Modeling code records
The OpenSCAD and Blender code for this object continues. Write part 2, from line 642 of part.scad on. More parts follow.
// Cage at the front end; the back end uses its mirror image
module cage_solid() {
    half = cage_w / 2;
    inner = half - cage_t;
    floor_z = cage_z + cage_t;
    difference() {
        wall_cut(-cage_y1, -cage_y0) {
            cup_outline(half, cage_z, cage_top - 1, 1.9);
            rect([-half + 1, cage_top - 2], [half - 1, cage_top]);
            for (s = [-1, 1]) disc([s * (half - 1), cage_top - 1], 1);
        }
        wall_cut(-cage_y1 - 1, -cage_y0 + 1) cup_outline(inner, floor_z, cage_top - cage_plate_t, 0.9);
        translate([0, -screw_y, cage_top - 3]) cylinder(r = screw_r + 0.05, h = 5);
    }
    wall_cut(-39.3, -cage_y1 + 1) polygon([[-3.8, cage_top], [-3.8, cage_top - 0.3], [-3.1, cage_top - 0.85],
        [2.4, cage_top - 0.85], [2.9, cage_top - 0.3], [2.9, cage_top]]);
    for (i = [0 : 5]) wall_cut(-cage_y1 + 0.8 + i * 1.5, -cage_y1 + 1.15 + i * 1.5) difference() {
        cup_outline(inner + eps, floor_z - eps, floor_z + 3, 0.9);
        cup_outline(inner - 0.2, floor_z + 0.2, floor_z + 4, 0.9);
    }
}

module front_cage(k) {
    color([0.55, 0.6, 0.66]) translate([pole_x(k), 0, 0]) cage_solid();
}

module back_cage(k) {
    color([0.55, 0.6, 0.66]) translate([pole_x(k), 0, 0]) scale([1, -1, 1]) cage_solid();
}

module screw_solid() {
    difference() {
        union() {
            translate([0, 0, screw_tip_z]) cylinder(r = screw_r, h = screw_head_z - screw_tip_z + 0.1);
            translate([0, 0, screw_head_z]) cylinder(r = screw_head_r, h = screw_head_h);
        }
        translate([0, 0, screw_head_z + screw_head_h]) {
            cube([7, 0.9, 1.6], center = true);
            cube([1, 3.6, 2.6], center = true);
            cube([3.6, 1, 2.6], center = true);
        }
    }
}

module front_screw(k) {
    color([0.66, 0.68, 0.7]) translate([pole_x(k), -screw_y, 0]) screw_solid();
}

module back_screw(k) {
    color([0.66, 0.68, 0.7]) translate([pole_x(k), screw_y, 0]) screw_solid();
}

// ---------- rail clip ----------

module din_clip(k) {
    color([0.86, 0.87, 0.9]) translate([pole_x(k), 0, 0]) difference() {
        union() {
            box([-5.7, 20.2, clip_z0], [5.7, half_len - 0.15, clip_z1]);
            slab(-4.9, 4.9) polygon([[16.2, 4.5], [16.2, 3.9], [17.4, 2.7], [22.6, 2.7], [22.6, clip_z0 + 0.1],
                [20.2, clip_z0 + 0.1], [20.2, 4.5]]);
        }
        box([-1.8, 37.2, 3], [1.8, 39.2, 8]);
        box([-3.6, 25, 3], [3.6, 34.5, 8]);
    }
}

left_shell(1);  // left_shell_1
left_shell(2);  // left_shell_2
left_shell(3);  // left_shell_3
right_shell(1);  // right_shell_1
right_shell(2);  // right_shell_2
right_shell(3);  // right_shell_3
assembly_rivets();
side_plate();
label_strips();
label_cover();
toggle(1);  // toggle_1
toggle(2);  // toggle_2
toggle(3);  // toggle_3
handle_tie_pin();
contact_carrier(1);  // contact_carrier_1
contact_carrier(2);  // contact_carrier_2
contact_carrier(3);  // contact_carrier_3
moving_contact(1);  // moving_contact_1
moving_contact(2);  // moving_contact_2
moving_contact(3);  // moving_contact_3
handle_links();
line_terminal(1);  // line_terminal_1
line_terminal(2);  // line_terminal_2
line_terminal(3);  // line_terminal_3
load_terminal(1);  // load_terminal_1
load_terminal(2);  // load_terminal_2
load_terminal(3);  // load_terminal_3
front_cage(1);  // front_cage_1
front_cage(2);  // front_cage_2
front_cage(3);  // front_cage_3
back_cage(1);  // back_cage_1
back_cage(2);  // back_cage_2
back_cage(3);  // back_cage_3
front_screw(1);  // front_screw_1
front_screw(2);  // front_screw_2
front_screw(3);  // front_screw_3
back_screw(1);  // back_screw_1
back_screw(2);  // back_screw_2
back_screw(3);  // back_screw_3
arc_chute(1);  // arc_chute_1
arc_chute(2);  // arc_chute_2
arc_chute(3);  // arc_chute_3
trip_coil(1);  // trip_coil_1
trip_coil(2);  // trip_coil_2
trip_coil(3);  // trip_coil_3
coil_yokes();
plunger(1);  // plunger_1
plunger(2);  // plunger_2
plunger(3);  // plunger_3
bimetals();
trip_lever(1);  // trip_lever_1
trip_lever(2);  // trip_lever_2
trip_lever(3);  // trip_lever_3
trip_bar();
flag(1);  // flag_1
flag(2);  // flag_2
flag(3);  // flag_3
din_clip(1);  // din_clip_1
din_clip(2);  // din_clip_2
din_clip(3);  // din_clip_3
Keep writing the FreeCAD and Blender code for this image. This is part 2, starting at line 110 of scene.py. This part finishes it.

> _Task prompt_: Your task is to repeat each line of the material exactly.

> _Completed task_:
The OpenSCAD and Blender code for this object continues. Write part 2, from line 642 of part.scad on. More parts follow.
// Cage at the front end; the back end uses its mirror image
module cage_solid() {
    half = cage_w / 2;
    inner = half - cage_t;
    floor_z = cage_z + cage_t;
    difference() {
        wall_cut(-cage_y1, -cage_y0) {
            cup_outline(half, cage_z, cage_top - 1, 1.9);
            rect([-half + 1, cage_top - 2], [half - 1, cage_top]);
            for (s = [-1, 1]) disc([s * (half - 1), cage_top - 1], 1);
        }
        wall_cut(-cage_y1 - 1, -cage_y0 + 1) cup_outline(inner, floor_z, cage_top - cage_plate_t, 0.9);
        translate([0, -screw_y, cage_top - 3]) cylinder(r = screw_r + 0.05, h = 5);
    }
    wall_cut(-39.3, -cage_y1 + 1) polygon([[-3.8, cage_top], [-3.8, cage_top - 0.3], [-3.1, cage_top - 0.85],
        [2.4, cage_top - 0.85], [2.9, cage_top - 0.3], [2.9, cage_top]]);
    for (i = [0 : 5]) wall_cut(-cage_y1 + 0.8 + i * 1.5, -cage_y1 + 1.15 + i * 1.5) difference() {
        cup_outline(inner + eps, floor_z - eps, floor_z + 3, 0.9);
        cup_outline(inner - 0.2, floor_z + 0.2, floor_z + 4, 0.9);
    }
}

module front_cage(k) {
    color([0.55, 0.6, 0.66]) translate([pole_x(k), 0, 0]) cage_solid();
}

module back_cage(k) {
    color([0.55, 0.6, 0.66]) translate([pole_x(k), 0, 0]) scale([1, -1, 1]) cage_solid();
}

module screw_solid() {
    difference() {
        union() {
            translate([0, 0, screw_tip_z]) cylinder(r = screw_r, h = screw_head_z - screw_tip_z + 0.1);
            translate([0, 0, screw_head_z]) cylinder(r = screw_head_r, h = screw_head_h);
        }
        translate([0, 0, screw_head_z + screw_head_h]) {
            cube([7, 0.9, 1.6], center = true);
            cube([1, 3.6, 2.6], center = true);
            cube([3.6, 1, 2.6], center = true);
        }
    }
}

module front_screw(k) {
    color([0.66, 0.68, 0.7]) translate([pole_x(k), -screw_y, 0]) screw_solid();
}

module back_screw(k) {
    color([0.66, 0.68, 0.7]) translate([pole_x(k), screw_y, 0]) screw_solid();
}

// ---------- rail clip ----------

module din_clip(k) {
    color([0.86, 0.87, 0.9]) translate([pole_x(k), 0, 0]) difference() {
        union() {
            box([-5.7, 20.2, clip_z0], [5.7, half_len - 0.15, clip_z1]);
            slab(-4.9, 4.9) polygon([[16.2, 4.5], [16.2, 3.9], [17.4, 2.7], [22.6, 2.7], [22.6, clip_z0 + 0.1],
                [20.2, clip_z0 + 0.1], [20.2, 4.5]]);
        }
        box([-1.8, 37.2, 3], [1.8, 39.2, 8]);
        box([-3.6, 25, 3], [3.6, 34.5, 8]);
    }
}

left_shell(1);  // left_shell_1
left_shell(2);  // left_shell_2
left_shell(3);  // left_shell_3
right_shell(1);  // right_shell_1
right_shell(2);  // right_shell_2
right_shell(3);  // right_shell_3
assembly_rivets();
side_plate();
label_strips();
label_cover();
toggle(1);  // toggle_1
toggle(2);  // toggle_2
toggle(3);  // toggle_3
handle_tie_pin();
contact_carrier(1);  // contact_carrier_1
contact_carrier(2);  // contact_carrier_2
contact_carrier(3);  // contact_carrier_3
moving_contact(1);  // moving_contact_1
moving_contact(2);  // moving_contact_2
moving_contact(3);  // moving_contact_3
handle_links();
line_terminal(1);  // line_terminal_1
line_terminal(2);  // line_terminal_2
line_terminal(3);  // line_terminal_3
load_terminal(1);  // load_terminal_1
load_terminal(2);  // load_terminal_2
load_terminal(3);  // load_terminal_3
front_cage(1);  // front_cage_1
front_cage(2);  // front_cage_2
front_cage(3);  // front_cage_3
back_cage(1);  // back_cage_1
back_cage(2);  // back_cage_2
back_cage(3);  // back_cage_3
front_screw(1);  // front_screw_1
front_screw(2);  // front_screw_2
front_screw(3);  // front_screw_3
back_screw(1);  // back_screw_1
back_screw(2);  // back_screw_2
back_screw(3);  // back_screw_3
arc_chute(1);  // arc_chute_1
arc_chute(2);  // arc_chute_2
arc_chute(3);  // arc_chute_3
trip_coil(1);  // trip_coil_1
trip_coil(2);  // trip_coil_2
trip_coil(3);  // trip_coil_3
coil_yokes();
plunger(1);  // plunger_1
plunger(2);  // plunger_2
plunger(3);  // plunger_3
bimetals();
trip_lever(1);  // trip_lever_1
trip_lever(2);  // trip_lever_2
trip_lever(3);  // trip_lever_3
trip_bar();
flag(1);  // flag_1
flag(2);  // flag_2
flag(3);  // flag_3
din_clip(1);  // din_clip_1
din_clip(2);  // din_clip_2
din_clip(3);  // din_clip_3
Keep writing the FreeCAD and Blender code for this image. This is part 2, starting at line 110 of scene.py. This part finishes it.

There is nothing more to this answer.